§ **Input rows**
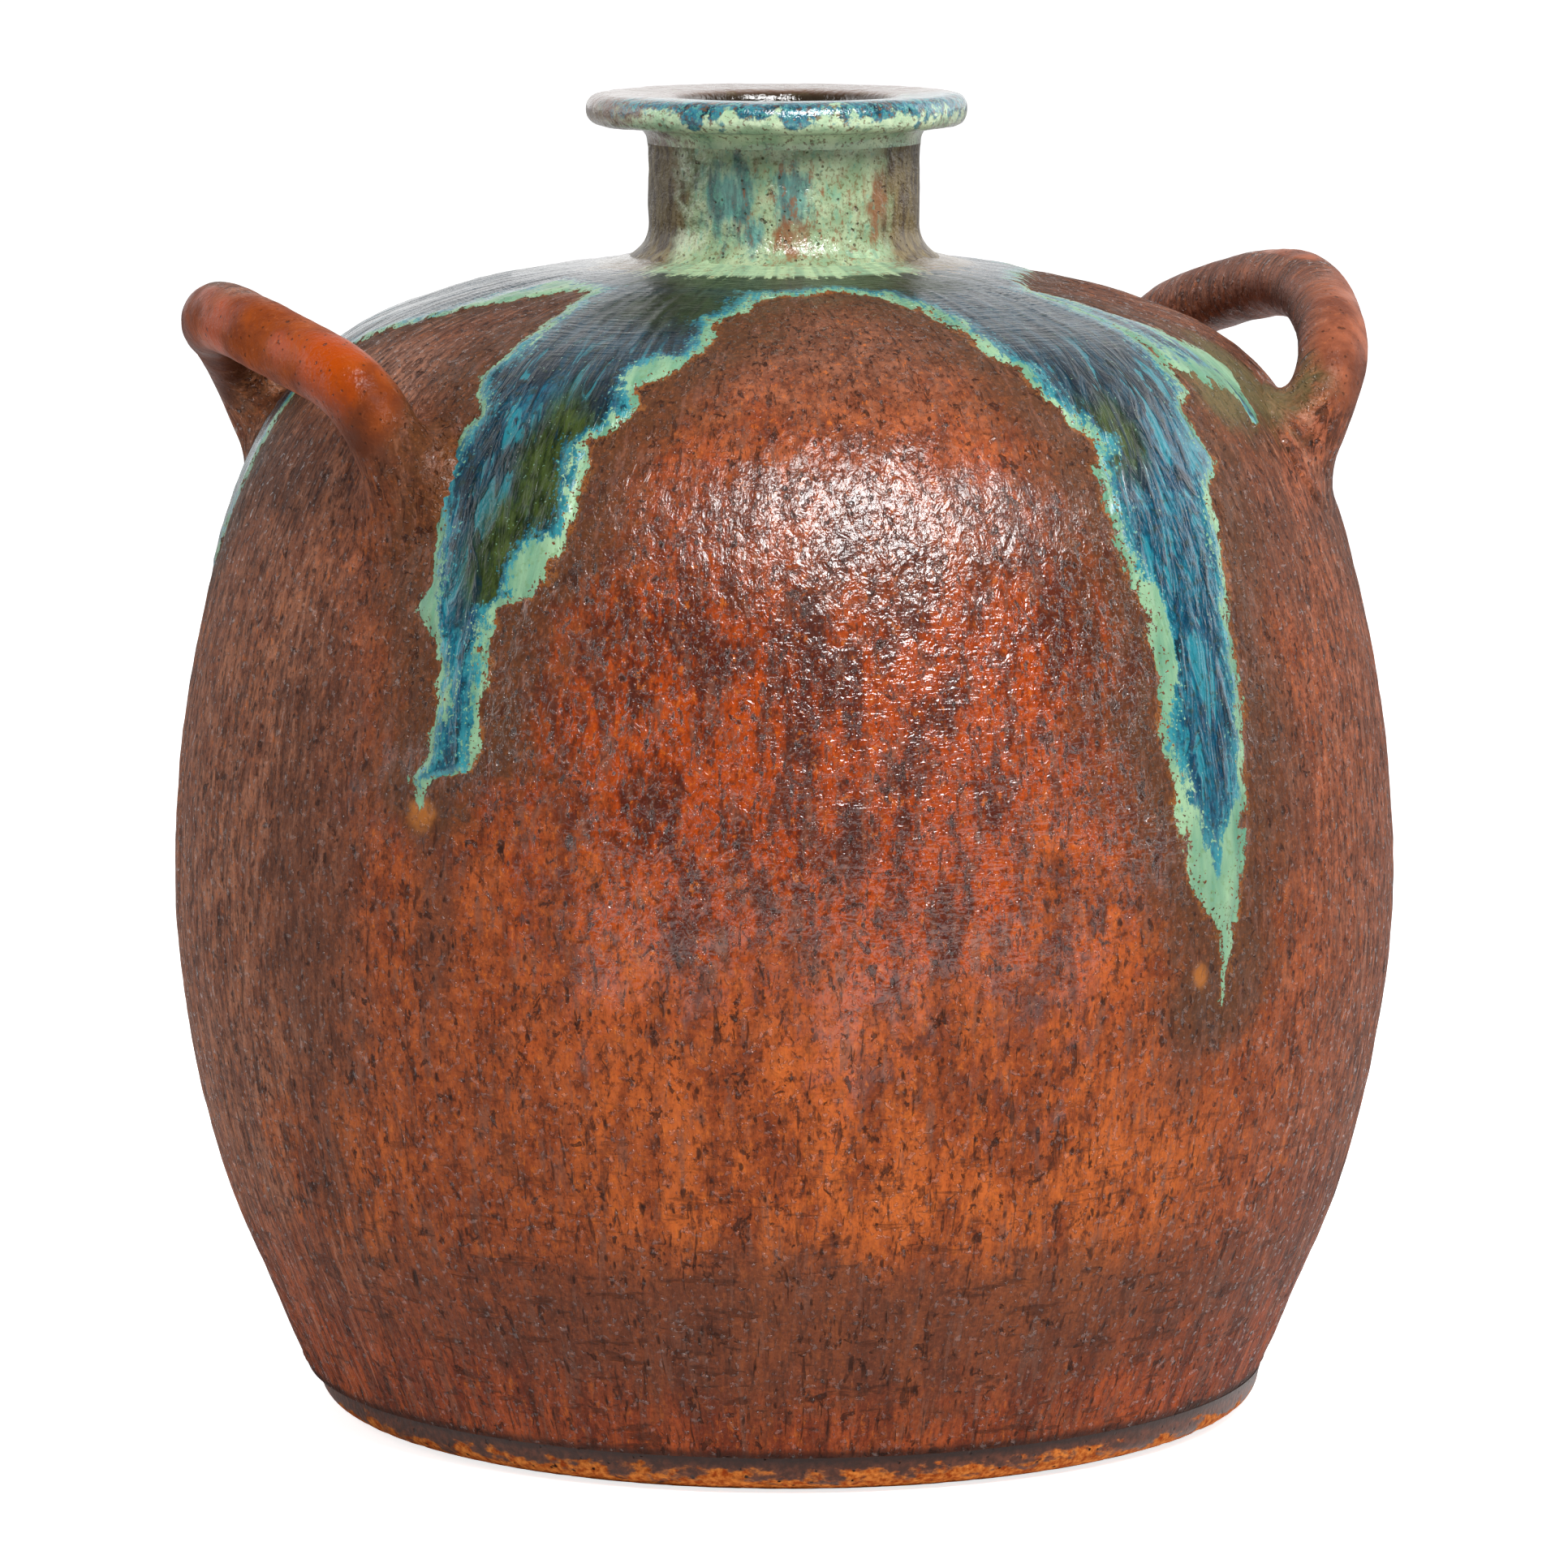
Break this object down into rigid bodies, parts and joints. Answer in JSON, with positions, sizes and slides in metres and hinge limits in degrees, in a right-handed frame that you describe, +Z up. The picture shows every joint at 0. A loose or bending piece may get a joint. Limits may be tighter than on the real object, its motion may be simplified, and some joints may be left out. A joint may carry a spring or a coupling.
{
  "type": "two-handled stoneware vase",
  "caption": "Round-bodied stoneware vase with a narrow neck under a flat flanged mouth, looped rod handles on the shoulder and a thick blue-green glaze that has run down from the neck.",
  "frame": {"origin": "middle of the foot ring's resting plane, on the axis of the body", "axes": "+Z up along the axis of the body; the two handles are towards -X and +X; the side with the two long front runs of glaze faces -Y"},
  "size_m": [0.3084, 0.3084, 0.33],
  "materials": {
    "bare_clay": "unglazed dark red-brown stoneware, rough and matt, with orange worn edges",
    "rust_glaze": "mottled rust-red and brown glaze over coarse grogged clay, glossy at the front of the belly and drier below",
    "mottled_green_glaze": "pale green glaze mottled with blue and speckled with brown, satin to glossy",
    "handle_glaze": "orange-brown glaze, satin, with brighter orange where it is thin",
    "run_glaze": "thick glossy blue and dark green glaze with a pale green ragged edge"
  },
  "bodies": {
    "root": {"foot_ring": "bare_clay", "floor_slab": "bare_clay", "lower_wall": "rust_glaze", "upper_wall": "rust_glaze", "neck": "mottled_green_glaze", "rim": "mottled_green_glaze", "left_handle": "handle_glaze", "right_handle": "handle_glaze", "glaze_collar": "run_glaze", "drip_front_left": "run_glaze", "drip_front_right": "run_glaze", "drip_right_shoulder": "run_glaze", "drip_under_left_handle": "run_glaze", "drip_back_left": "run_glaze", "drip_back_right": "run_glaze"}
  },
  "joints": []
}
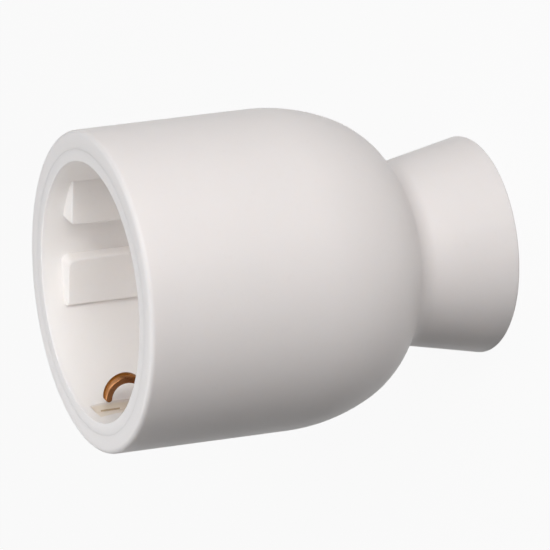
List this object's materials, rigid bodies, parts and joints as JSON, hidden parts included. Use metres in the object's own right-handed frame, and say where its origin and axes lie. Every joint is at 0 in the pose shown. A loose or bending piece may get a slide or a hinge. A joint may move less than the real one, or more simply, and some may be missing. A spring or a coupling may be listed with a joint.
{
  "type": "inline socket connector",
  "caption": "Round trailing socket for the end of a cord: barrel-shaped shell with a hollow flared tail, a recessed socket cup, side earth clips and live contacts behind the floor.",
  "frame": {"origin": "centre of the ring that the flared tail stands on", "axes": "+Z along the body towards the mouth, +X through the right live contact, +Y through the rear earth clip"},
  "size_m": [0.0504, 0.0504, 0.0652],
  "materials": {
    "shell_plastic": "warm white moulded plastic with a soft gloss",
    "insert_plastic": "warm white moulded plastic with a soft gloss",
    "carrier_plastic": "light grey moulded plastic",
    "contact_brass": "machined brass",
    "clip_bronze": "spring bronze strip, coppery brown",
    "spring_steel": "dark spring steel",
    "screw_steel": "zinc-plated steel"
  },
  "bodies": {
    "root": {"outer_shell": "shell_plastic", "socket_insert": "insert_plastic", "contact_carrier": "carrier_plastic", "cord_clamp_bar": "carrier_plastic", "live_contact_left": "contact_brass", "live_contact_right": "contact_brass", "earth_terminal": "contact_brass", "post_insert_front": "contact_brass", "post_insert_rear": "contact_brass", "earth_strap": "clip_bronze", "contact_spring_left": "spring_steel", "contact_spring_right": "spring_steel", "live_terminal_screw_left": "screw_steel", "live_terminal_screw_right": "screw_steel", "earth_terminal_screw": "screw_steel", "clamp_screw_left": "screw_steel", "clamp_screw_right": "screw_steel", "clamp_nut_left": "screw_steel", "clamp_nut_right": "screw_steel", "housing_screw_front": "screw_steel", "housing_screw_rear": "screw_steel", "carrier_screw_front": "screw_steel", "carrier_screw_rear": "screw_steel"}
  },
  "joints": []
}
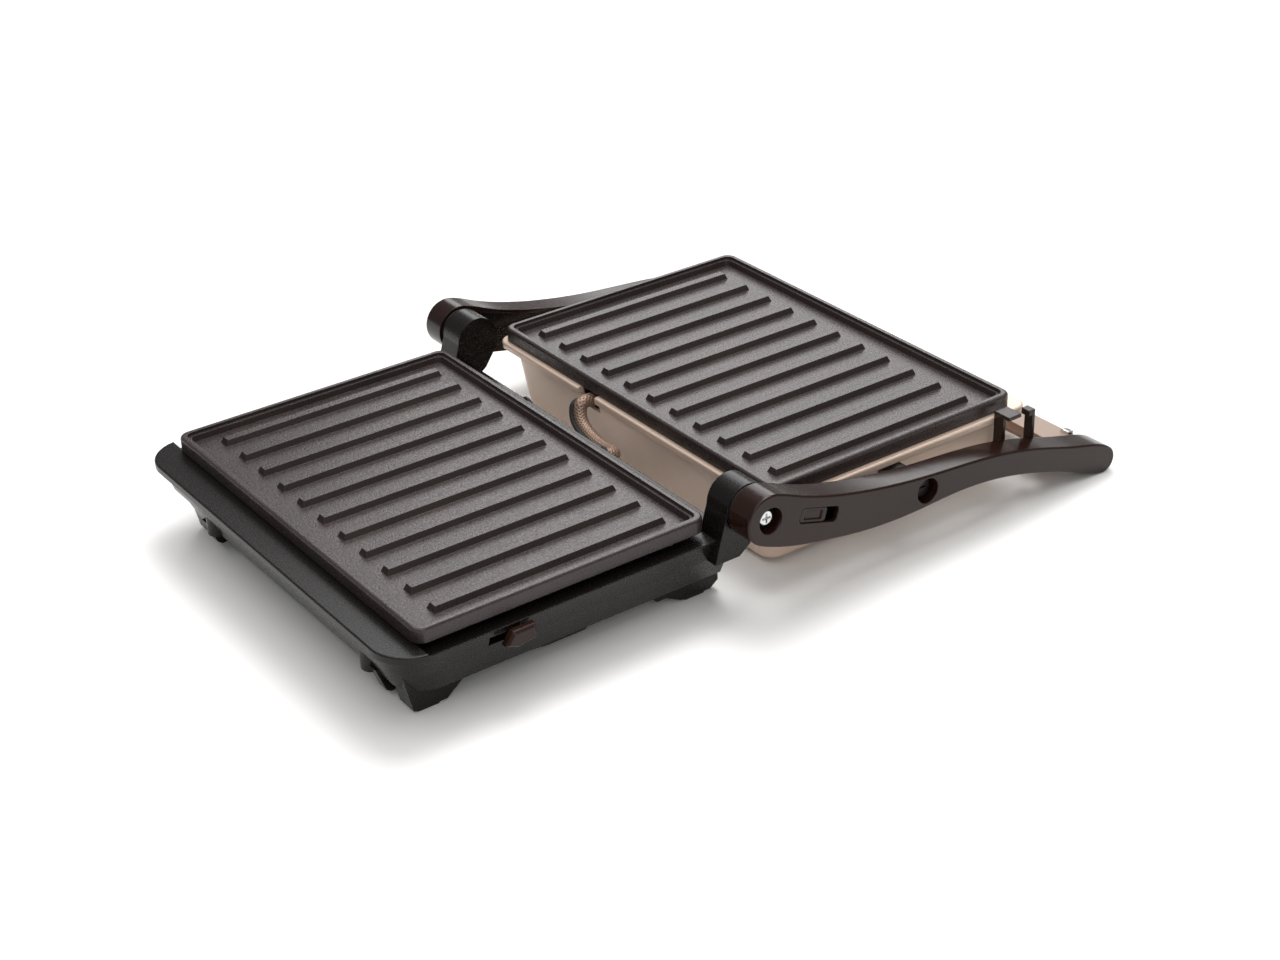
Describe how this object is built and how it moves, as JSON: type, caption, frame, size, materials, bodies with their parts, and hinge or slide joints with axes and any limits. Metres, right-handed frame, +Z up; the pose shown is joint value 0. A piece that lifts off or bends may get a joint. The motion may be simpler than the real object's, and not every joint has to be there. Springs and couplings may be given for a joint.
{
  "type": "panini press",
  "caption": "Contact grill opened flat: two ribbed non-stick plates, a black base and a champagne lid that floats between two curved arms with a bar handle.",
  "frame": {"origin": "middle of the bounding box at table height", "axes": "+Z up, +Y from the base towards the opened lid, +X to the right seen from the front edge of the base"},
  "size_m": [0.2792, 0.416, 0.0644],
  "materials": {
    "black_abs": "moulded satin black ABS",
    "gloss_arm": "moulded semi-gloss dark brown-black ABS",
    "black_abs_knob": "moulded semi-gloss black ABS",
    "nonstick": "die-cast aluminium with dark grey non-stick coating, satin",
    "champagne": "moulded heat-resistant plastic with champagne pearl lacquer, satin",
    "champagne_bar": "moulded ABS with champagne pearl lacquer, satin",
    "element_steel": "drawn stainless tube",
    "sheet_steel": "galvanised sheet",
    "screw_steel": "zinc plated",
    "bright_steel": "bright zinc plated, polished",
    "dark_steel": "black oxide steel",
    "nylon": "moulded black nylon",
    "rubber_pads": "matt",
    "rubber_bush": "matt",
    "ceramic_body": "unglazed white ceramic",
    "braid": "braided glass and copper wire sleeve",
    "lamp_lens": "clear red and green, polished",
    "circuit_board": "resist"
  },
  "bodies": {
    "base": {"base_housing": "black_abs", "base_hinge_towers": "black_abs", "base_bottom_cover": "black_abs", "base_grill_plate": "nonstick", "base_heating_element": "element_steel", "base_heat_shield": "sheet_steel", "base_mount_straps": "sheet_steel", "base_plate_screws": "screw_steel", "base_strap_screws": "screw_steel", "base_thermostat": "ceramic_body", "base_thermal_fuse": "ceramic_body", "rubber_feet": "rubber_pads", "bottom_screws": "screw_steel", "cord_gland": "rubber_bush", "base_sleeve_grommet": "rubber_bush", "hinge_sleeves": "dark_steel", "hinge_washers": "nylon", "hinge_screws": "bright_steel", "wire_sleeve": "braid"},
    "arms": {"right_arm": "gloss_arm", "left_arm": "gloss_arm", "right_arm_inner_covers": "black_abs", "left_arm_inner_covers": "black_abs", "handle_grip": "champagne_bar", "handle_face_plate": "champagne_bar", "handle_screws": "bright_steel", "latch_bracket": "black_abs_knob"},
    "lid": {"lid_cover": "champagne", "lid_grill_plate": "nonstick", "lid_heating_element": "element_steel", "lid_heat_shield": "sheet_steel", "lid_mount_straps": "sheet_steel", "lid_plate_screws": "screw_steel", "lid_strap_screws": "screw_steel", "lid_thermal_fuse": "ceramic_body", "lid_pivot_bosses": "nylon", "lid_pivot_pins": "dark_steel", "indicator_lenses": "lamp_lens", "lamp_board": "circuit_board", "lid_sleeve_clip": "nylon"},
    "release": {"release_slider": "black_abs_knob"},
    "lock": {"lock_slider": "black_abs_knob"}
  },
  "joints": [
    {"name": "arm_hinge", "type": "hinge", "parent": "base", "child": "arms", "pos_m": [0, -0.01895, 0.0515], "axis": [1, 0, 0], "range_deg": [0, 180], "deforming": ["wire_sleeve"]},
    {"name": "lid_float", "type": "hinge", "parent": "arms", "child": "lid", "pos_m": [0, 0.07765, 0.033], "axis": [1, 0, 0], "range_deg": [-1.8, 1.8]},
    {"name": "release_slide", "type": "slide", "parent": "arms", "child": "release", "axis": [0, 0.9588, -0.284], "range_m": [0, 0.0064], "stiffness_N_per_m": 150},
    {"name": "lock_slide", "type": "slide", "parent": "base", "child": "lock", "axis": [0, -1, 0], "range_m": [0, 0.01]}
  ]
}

§ **What you will do**
Keep the pictures out of your copy, and repeat every entry above exactly.

§ **Written response**
Break this object down into rigid bodies, parts and joints. Answer in JSON, with positions, sizes and slides in metres and hinge limits in degrees, in a right-handed frame that you describe, +Z up. The picture shows every joint at 0. A loose or bending piece may get a joint. Limits may be tighter than on the real object, its motion may be simplified, and some joints may be left out. A joint may carry a spring or a coupling.
{
  "type": "two-handled stoneware vase",
  "caption": "Round-bodied stoneware vase with a narrow neck under a flat flanged mouth, looped rod handles on the shoulder and a thick blue-green glaze that has run down from the neck.",
  "frame": {"origin": "middle of the foot ring's resting plane, on the axis of the body", "axes": "+Z up along the axis of the body; the two handles are towards -X and +X; the side with the two long front runs of glaze faces -Y"},
  "size_m": [0.3084, 0.3084, 0.33],
  "materials": {
    "bare_clay": "unglazed dark red-brown stoneware, rough and matt, with orange worn edges",
    "rust_glaze": "mottled rust-red and brown glaze over coarse grogged clay, glossy at the front of the belly and drier below",
    "mottled_green_glaze": "pale green glaze mottled with blue and speckled with brown, satin to glossy",
    "handle_glaze": "orange-brown glaze, satin, with brighter orange where it is thin",
    "run_glaze": "thick glossy blue and dark green glaze with a pale green ragged edge"
  },
  "bodies": {
    "root": {"foot_ring": "bare_clay", "floor_slab": "bare_clay", "lower_wall": "rust_glaze", "upper_wall": "rust_glaze", "neck": "mottled_green_glaze", "rim": "mottled_green_glaze", "left_handle": "handle_glaze", "right_handle": "handle_glaze", "glaze_collar": "run_glaze", "drip_front_left": "run_glaze", "drip_front_right": "run_glaze", "drip_right_shoulder": "run_glaze", "drip_under_left_handle": "run_glaze", "drip_back_left": "run_glaze", "drip_back_right": "run_glaze"}
  },
  "joints": []
}
List this object's materials, rigid bodies, parts and joints as JSON, hidden parts included. Use metres in the object's own right-handed frame, and say where its origin and axes lie. Every joint is at 0 in the pose shown. A loose or bending piece may get a slide or a hinge. A joint may move less than the real one, or more simply, and some may be missing. A spring or a coupling may be listed with a joint.
{
  "type": "inline socket connector",
  "caption": "Round trailing socket for the end of a cord: barrel-shaped shell with a hollow flared tail, a recessed socket cup, side earth clips and live contacts behind the floor.",
  "frame": {"origin": "centre of the ring that the flared tail stands on", "axes": "+Z along the body towards the mouth, +X through the right live contact, +Y through the rear earth clip"},
  "size_m": [0.0504, 0.0504, 0.0652],
  "materials": {
    "shell_plastic": "warm white moulded plastic with a soft gloss",
    "insert_plastic": "warm white moulded plastic with a soft gloss",
    "carrier_plastic": "light grey moulded plastic",
    "contact_brass": "machined brass",
    "clip_bronze": "spring bronze strip, coppery brown",
    "spring_steel": "dark spring steel",
    "screw_steel": "zinc-plated steel"
  },
  "bodies": {
    "root": {"outer_shell": "shell_plastic", "socket_insert": "insert_plastic", "contact_carrier": "carrier_plastic", "cord_clamp_bar": "carrier_plastic", "live_contact_left": "contact_brass", "live_contact_right": "contact_brass", "earth_terminal": "contact_brass", "post_insert_front": "contact_brass", "post_insert_rear": "contact_brass", "earth_strap": "clip_bronze", "contact_spring_left": "spring_steel", "contact_spring_right": "spring_steel", "live_terminal_screw_left": "screw_steel", "live_terminal_screw_right": "screw_steel", "earth_terminal_screw": "screw_steel", "clamp_screw_left": "screw_steel", "clamp_screw_right": "screw_steel", "clamp_nut_left": "screw_steel", "clamp_nut_right": "screw_steel", "housing_screw_front": "screw_steel", "housing_screw_rear": "screw_steel", "carrier_screw_front": "screw_steel", "carrier_screw_rear": "screw_steel"}
  },
  "joints": []
}
Describe how this object is built and how it moves, as JSON: type, caption, frame, size, materials, bodies with their parts, and hinge or slide joints with axes and any limits. Metres, right-handed frame, +Z up; the pose shown is joint value 0. A piece that lifts off or bends may get a joint. The motion may be simpler than the real object's, and not every joint has to be there. Springs and couplings may be given for a joint.
{
  "type": "panini press",
  "caption": "Contact grill opened flat: two ribbed non-stick plates, a black base and a champagne lid that floats between two curved arms with a bar handle.",
  "frame": {"origin": "middle of the bounding box at table height", "axes": "+Z up, +Y from the base towards the opened lid, +X to the right seen from the front edge of the base"},
  "size_m": [0.2792, 0.416, 0.0644],
  "materials": {
    "black_abs": "moulded satin black ABS",
    "gloss_arm": "moulded semi-gloss dark brown-black ABS",
    "black_abs_knob": "moulded semi-gloss black ABS",
    "nonstick": "die-cast aluminium with dark grey non-stick coating, satin",
    "champagne": "moulded heat-resistant plastic with champagne pearl lacquer, satin",
    "champagne_bar": "moulded ABS with champagne pearl lacquer, satin",
    "element_steel": "drawn stainless tube",
    "sheet_steel": "galvanised sheet",
    "screw_steel": "zinc plated",
    "bright_steel": "bright zinc plated, polished",
    "dark_steel": "black oxide steel",
    "nylon": "moulded black nylon",
    "rubber_pads": "matt",
    "rubber_bush": "matt",
    "ceramic_body": "unglazed white ceramic",
    "braid": "braided glass and copper wire sleeve",
    "lamp_lens": "clear red and green, polished",
    "circuit_board": "resist"
  },
  "bodies": {
    "base": {"base_housing": "black_abs", "base_hinge_towers": "black_abs", "base_bottom_cover": "black_abs", "base_grill_plate": "nonstick", "base_heating_element": "element_steel", "base_heat_shield": "sheet_steel", "base_mount_straps": "sheet_steel", "base_plate_screws": "screw_steel", "base_strap_screws": "screw_steel", "base_thermostat": "ceramic_body", "base_thermal_fuse": "ceramic_body", "rubber_feet": "rubber_pads", "bottom_screws": "screw_steel", "cord_gland": "rubber_bush", "base_sleeve_grommet": "rubber_bush", "hinge_sleeves": "dark_steel", "hinge_washers": "nylon", "hinge_screws": "bright_steel", "wire_sleeve": "braid"},
    "arms": {"right_arm": "gloss_arm", "left_arm": "gloss_arm", "right_arm_inner_covers": "black_abs", "left_arm_inner_covers": "black_abs", "handle_grip": "champagne_bar", "handle_face_plate": "champagne_bar", "handle_screws": "bright_steel", "latch_bracket": "black_abs_knob"},
    "lid": {"lid_cover": "champagne", "lid_grill_plate": "nonstick", "lid_heating_element": "element_steel", "lid_heat_shield": "sheet_steel", "lid_mount_straps": "sheet_steel", "lid_plate_screws": "screw_steel", "lid_strap_screws": "screw_steel", "lid_thermal_fuse": "ceramic_body", "lid_pivot_bosses": "nylon", "lid_pivot_pins": "dark_steel", "indicator_lenses": "lamp_lens", "lamp_board": "circuit_board", "lid_sleeve_clip": "nylon"},
    "release": {"release_slider": "black_abs_knob"},
    "lock": {"lock_slider": "black_abs_knob"}
  },
  "joints": [
    {"name": "arm_hinge", "type": "hinge", "parent": "base", "child": "arms", "pos_m": [0, -0.01895, 0.0515], "axis": [1, 0, 0], "range_deg": [0, 180], "deforming": ["wire_sleeve"]},
    {"name": "lid_float", "type": "hinge", "parent": "arms", "child": "lid", "pos_m": [0, 0.07765, 0.033], "axis": [1, 0, 0], "range_deg": [-1.8, 1.8]},
    {"name": "release_slide", "type": "slide", "parent": "arms", "child": "release", "axis": [0, 0.9588, -0.284], "range_m": [0, 0.0064], "stiffness_N_per_m": 150},
    {"name": "lock_slide", "type": "slide", "parent": "base", "child": "lock", "axis": [0, -1, 0], "range_m": [0, 0.01]}
  ]
}